Sophie limps to the library set again, but this time it’s destroyed and covered in ash. “This isn’t real,” she whispers, yet Blurryman flings books at her. On a different soundstage, she’s thrilled to discover Seth and the crew on set, but none of them hear or acknowledge her. Blurryman follows, flipping a craft table, and the female narrator commands her to stop because this isn’t a campfire story and she has to see what’s really there, in the shadows.

Sophie plucks up her courage and tells Blurryman. “I’m ready. I’m ready to see.” He takes her back to her childhood, where her father wants her to play outside with the other kids but her mother wants to let her finish watching “Time Enough at Last.”

When she opens her eyes again, she’s holding pages of the new narration, and her limp is gone. Jordan’s happy with the changes, but as she walks away, the female narrator asks, “Did you think it was over?”

The camera circles her, and suddenly she’s in black and white. She steps onto the street set again, where its devastation is rendered in shades of dusty, smoky gray. She returns to the library set, stepping past a pair of broken glasses on the steps (“Time Enough” shoutout!), realizing she’s come to the end of the episode, where the lead character suffers the cruel final twist. She knows the tropes; “it doesn’t matter what I do.”

Blurryman reveals himself to be Rod Serling. “I take it I have your attention. Good. There’s a lot to explain,” he says. When she asks what this place is, he tells her she already knows: It’s where she belongs, and she’s got a lot of work to do. Then he ushers her through a long series of doors and into a whole new dimension.

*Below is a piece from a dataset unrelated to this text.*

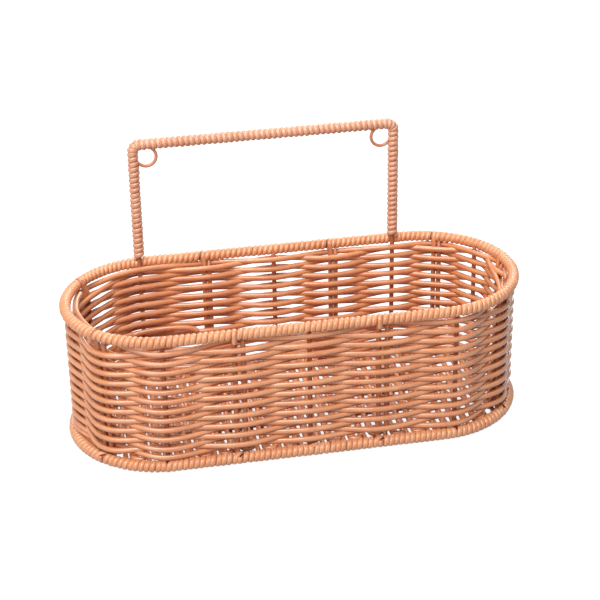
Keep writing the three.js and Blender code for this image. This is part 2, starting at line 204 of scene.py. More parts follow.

Rod Serling then provides the final narration of the season, telling us that when Sophie put away childish things, she closed her eyes instead of opening them. It’s not the end of the story, but a new beginning as she enters … the Twilight Zone.

The Zone zone

  • Stories within stories within stories! How twisty to set the final episode of the season behind the scenes of the final episode of the season.
  • It took three actors to bring Rod Serling to life: one for face, one for body, and one for voice. Sure, the result was a little (okay, more than a little) uncanny valley, but it was also a lovely nod to the show’s roots.
  • Why yes, that was Jason Priestly filming the episode that Sophie interrupted.
  • What an interesting theme for this episode when so much of Jordan Peele’s work uses genre tropes to deliver incredibly pointed social messages. Still, there’s nothing wrong with a little scare for scaring’s sake, right?
  • Would you have enjoyed watching Seth Rogen and Betty Gabriel in a story about a writer whose words come to life? As fun as this meta take was, I bet that would’ve been a blast, too. Glimpses of the show within a show are always tantalizing.
  • See you next season when CBS All Access returns to the Zone!